Data lines ▸

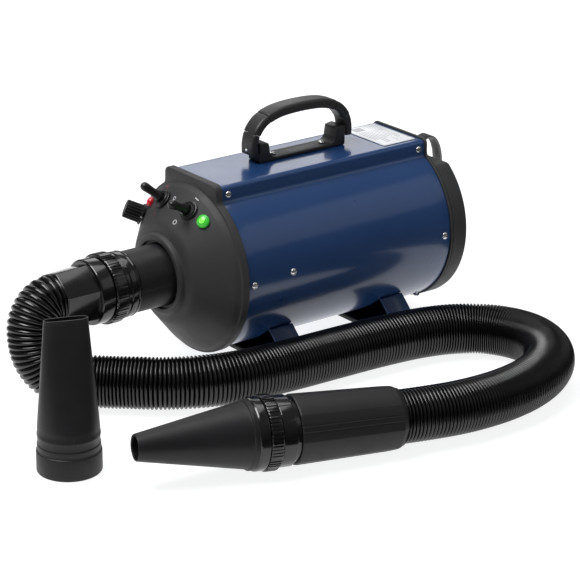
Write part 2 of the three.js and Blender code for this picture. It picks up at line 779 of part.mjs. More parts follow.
function speedKnob() {
  const ribs = 18;
  const shape = new THREE.Shape();
  for (let i = 0; i < 2 * ribs; i += 1) {
    const r = i % 2 === 0 ? 9.3 : 8.5;
    const a = (Math.PI * i) / ribs;
    if (i === 0) {
      shape.moveTo(r, 0);
    } else {
      shape.lineTo(r * Math.cos(a), r * Math.sin(a));
    }
  }
  const body = new THREE.ExtrudeGeometry(shape, {
    depth: 16, bevelEnabled: true, bevelThickness: 0.6, bevelSize: 0.5, bevelSegments: 1,
  });
  body.translate(0, 0, LIFT + 2.6);
  const skirt = post(LIFT + 0.2, LIFT + 2.4, 10.8);
  return cut(join(body, skirt), post(0, 11, 3.4, 16));
}

function speedControl() {
  return join(post(-12, -4, 8.5), post(-5, LIFT - 0.4, 4.5), post(LIFT - 1, 10, 3, 16));
}

function lamp(radius, stem) {
  return spun([
    [-9, 0], [-9, stem], [0.9, stem], [0.9, radius], [2, radius], [3.4, radius * 0.86],
    [4.6, radius * 0.5], [5, 0],
  ]);
}

// ---------------------------------------------------------------- inside the barrel

const MOTOR_R = 58;
const MOTOR_FRONT = 60;
const MOTOR_REAR = 168;
const IMPELLER_REAR = 200;
const SHAFT_R = 6;

// A steel ring that carries the motor, with windows for the air.
function motorMount() {
  const holes = [];
  for (let i = 0; i < 6; i += 1) {
    const a = (Math.PI * (2 * i + 1)) / 6;
    holes.push(disc(40, 70, 7, 8).translate(0, 68 * Math.cos(a), 68 * Math.sin(a)));
  }
  const plate = ring(48, 59, BARREL_R - SHEET - 0.5, MOTOR_R - 14);
  return cut(plate, disc(50, 70, MOTOR_R - 4), ...holes, ...sideHoles());
}

function motorHousing() {
  return turned([
    [MOTOR_FRONT, 8], [MOTOR_FRONT, 40], [MOTOR_FRONT + 6, 52], [MOTOR_FRONT + 14, MOTOR_R],
    [MOTOR_REAR, MOTOR_R], [MOTOR_REAR, MOTOR_R - 3], [MOTOR_FRONT + 15, MOTOR_R - 3],
    [MOTOR_FRONT + 8, 48], [MOTOR_FRONT + 4, 38], [MOTOR_FRONT + 4, 8], [MOTOR_FRONT, 8],
  ]);
}

function motorRotor() {
  return turned([
    [MOTOR_FRONT - 4, 0], [MOTOR_FRONT - 4, SHAFT_R], [90, SHAFT_R], [90, 20], [100, 20],
    [100, 36], [150, 36], [150, SHAFT_R], [IMPELLER_REAR + 4, SHAFT_R], [IMPELLER_REAR + 4, 0],
  ], SMALL);
}

// A backward-curved fan wheel: a hub disc with blades.
function impeller() {
  const hub = ring(MOTOR_REAR + 6, MOTOR_REAR + 9, 62, SHAFT_R + GAP);
  const boss = ring(MOTOR_REAR + 6, MOTOR_REAR + 26, 12, SHAFT_R + GAP, SMALL);
  const blades = [];
  for (let i = 0; i < 9; i += 1) {
    const blade = box(MOTOR_REAR + 8, MOTOR_REAR + 26, -1.2, 1.2, -14, 22);
    blade.rotateX(THREE.MathUtils.degToRad(35)).translate(0, 0, 38);
    blades.push(blade.rotateX((2 * Math.PI * i) / 9));
  }
  return join(hub, boss, ...blades);
}

// The insulating cross and its band that the heater wire is wound on.
function heaterFrame() {
  return join(
    ring(2, 6, 31, 29),
    box(0, 44, -0.8, 0.8, -30.4, 30.4),
    box(0, 44, -30.4, 30.4, -0.8, 0.8),
  );
}

function heaterCoil() {
  const points = [];
  const turns = 4;
  const stepsPerTurn = 10;
  for (let i = 0; i <= turns * stepsPerTurn; i += 1) {
    const a = (2 * Math.PI * i) / stepsPerTurn;
    const x = 12 + (28 * i) / (turns * stepsPerTurn);
    points.push(new THREE.Vector3(x, 34 * Math.cos(a), 34 * Math.sin(a)));
  }
  const wire = new THREE.Shape();
  wire.absarc(0, 0, 1.2, 0, 2 * Math.PI, false);
  return new THREE.ExtrudeGeometry(wire, {
    steps: turns * stepsPerTurn, bevelEnabled: false, curveSegments: 2,
    extrudePath: new THREE.CatmullRomCurve3(points),
  });
}

function controlBoard() {
  return join(
    box(70, 150, -26, 26, 72.6, 74.2),
    box(80, 96, -18, -4, 74, 82),
    box(104, 128, 2, 20, 74, 80),
    post(74, 83, 6).translate(140, -12, 0),
  );
}

// ---------------------------------------------------------------- assembly

piece(machine, 'barrel_shell', barrelShell(), navyPaint());
piece(machine, 'front_cap', frontCap(), matteBlack());
piece(machine, 'rear_frame', rearFrame(), matteBlack());
piece(machine, 'filter_cover', filterCover(), matteBlack());
piece(machine, 'filter_foam', filterFoam(), finish(0x55585a, 0.95));
piece(machine, 'filter_pull_loop', pullLoop(), finish(0x2c2c2e, 0.9));
piece(machine, 'label_plate', labelPlate(), finish(0xe9eaec, 0.4));
piece(machine, 'cord_gland', cordGland(), darkRubber());

for (const [name, x] of [['front', FOOT_X], ['rear', FOOT_X + FOOT_SPACING]]) {
  piece(machine, `foot_bracket_${name}`, footBracket(x), navyPaint());
  piece(machine, `foot_pad_${name}`, footPad(x), darkRubber());
}

piece(machine, 'handle_base', handleBase(), matteBlack());
piece(machine, 'handle_core', handleCore(), steel());
piece(machine, 'grip_middle', gripSegment(0.25, 0.75, GRIP_THICK[0], 12), matteBlack());
piece(machine, 'grip_shoulder_front', gripSegment(0.125, 0.246, GRIP_THICK[1], 5), matteBlack());
piece(machine, 'grip_shoulder_rear', gripSegment(0.754, 0.875, GRIP_THICK[1], 5), matteBlack());
for (const [name, from, to] of [['front', 0, 0.121], ['rear', 0.879, 1]]) {
  const end = cut(gripSegment(from, to, GRIP_THICK[2], 4), ...pinHoles());
  piece(machine, `grip_end_${name}`, end, matteBlack());
}
piece(machine, 'handle_pin_front', handlePin(-1), steel());
piece(machine, 'handle_pin_rear', handlePin(1), steel());

for (const [place, position] of Object.entries(SIDE_SCREWS)) {
  for (const [name, side] of [['near', -1], ['far', 1]]) {
    const screw = piece(machine, `screw_${place}_${name}`, screwShape(7), steel());
    screw.applyMatrix4(sideScrewMatrix(position, side));
  }
}
HANDLE_SCREWS.forEach((x, i) => {
  const screw = piece(machine, `screw_handle_${i === 0 ? 'front' : 'rear'}`, screwShape(7), steel());
  screw.position.set(x, HANDLE_Y, SPINE_TOP + GAP + BASE_HEIGHT + GAP);
});

piece(machine, 'outlet_sleeve', outletSleeve(), matteBlack());
piece(machine, 'outlet_socket', outletSocket(), glossBlack());
piece(
  machine, 'lock_ring_machine',
  lockRing(LOCK_END, SOCKET_END - GAP, LOCK_R, SLEEVE_BORE + 3), glossBlack(),
);
piece(
  machine, 'hose_cuff',
  hoseCuff(LOCK_END - GAP, COLLAR_END, CUFF_END, COLLAR_R, SLEEVE_BORE + 3, 27), glossBlack(),
);
piece(dryer, 'hose', hose(), glossBlack());
piece(nozzleLine, 'hand_grip', handGrip(), matteBlack());
piece(nozzleLine, 'nozzle_socket', nozzleSocket(), glossBlack());
piece(nozzleLine, 'lock_ring_nozzle', lockRing(123.4, 135, 34.6, 29), glossBlack());
piece(nozzleLine, 'cone_nozzle', coneNozzle(), matteBlack());
piece(dryer, 'flat_nozzle', flatNozzle(), matteBlack());

addControl('speed_control', speedControl(), finish(0x3a3d40, 0.5), CONTROL_SPOTS.knob);
addControl('speed_knob', speedKnob(), glossBlack(), CONTROL_SPOTS.knob);
addControl('red_lamp', lamp(5, 3.8), finish(0xc01018, 0.2), CONTROL_SPOTS.red);
addControl('green_lamp', lamp(6.6, 5), finish(0x12c238, 0.2), CONTROL_SPOTS.green);
for (const [name, tilt] of [['power', TOGGLE_TILT], ['heat', 0]]) {
  addControl(`${name}_switch_body`, switchBody(), finish(0x2b2d30, 0.5), CONTROL_SPOTS[name]);
  addControl(`${name}_nut`, nut(), glossBlack(), CONTROL_SPOTS[name]);
  addControl(`${name}_lever`, toggle(tilt), darkRubber(), CONTROL_SPOTS[name]);
}

piece(machine, 'motor_mount', motorMount(), steel());
piece(machine, 'motor_housing', motorHousing(), finish(0x8d9092, 0.5, 0.8));
piece(machine, 'motor_rotor', motorRotor(), steel());
piece(machine, 'impeller', impeller(), finish(0xb9bcbf, 0.4, 0.9));
piece(machine, 'heater_frame', heaterFrame(), finish(0xc7bfa8, 0.8));
piece(machine, 'heater_coil', heaterCoil(), copper());
piece(machine, 'control_board', controlBoard(), finish(0x1f5b36, 0.5));

export default dryer;
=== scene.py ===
"""Pet dryer: blue barrel, dished black front with its controls, handle, strap feet, corrugated
hose with grip and cone nozzle, and a spare flat nozzle. Shapes are drawn in millimetres, in the
barrel's frame (x = 0 at the shell's front edge, z = 0 on its axis) or in the row frame, and
every mesh is made in metres."""

import math

import bmesh
import bpy
from mathutils import Matrix, Vector


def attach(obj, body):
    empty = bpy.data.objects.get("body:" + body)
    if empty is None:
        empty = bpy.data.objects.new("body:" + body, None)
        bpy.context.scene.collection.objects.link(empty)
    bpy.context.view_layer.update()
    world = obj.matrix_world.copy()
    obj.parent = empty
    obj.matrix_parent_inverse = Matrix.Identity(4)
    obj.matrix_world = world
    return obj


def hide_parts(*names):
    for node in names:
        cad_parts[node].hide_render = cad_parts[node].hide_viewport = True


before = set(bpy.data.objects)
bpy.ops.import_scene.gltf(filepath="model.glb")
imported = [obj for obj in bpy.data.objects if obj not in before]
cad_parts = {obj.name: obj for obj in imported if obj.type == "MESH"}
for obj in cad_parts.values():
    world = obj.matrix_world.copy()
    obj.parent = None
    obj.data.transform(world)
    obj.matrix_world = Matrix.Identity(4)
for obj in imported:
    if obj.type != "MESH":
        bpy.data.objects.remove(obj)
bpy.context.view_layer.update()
scene = bpy.context.scene

MM = 0.001
ROW = Matrix.Identity(4)
BARREL = Matrix.Translation((-56, 0, 98))  # barrel frame to row frame, in millimetres
TAU = 2 * math.pi


def lerp(a, b, t):
    return a + (b - a) * t


def clamp(t, low=0.0, high=1.0):
    return max(low, min(high, t))


def smoothstep(t):
    t = clamp(t)
    return t * t * (3 - 2 * t)


# ------------------------------------------------------------------ camera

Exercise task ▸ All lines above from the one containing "bpy.data.objects.remove(obj)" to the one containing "return max(low, min(high, t))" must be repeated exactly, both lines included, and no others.

Written response ▸
        bpy.data.objects.remove(obj)
bpy.context.view_layer.update()
scene = bpy.context.scene

MM = 0.001
ROW = Matrix.Identity(4)
BARREL = Matrix.Translation((-56, 0, 98))  # barrel frame to row frame, in millimetres
TAU = 2 * math.pi


def lerp(a, b, t):
    return a + (b - a) * t


def clamp(t, low=0.0, high=1.0):
    return max(low, min(high, t))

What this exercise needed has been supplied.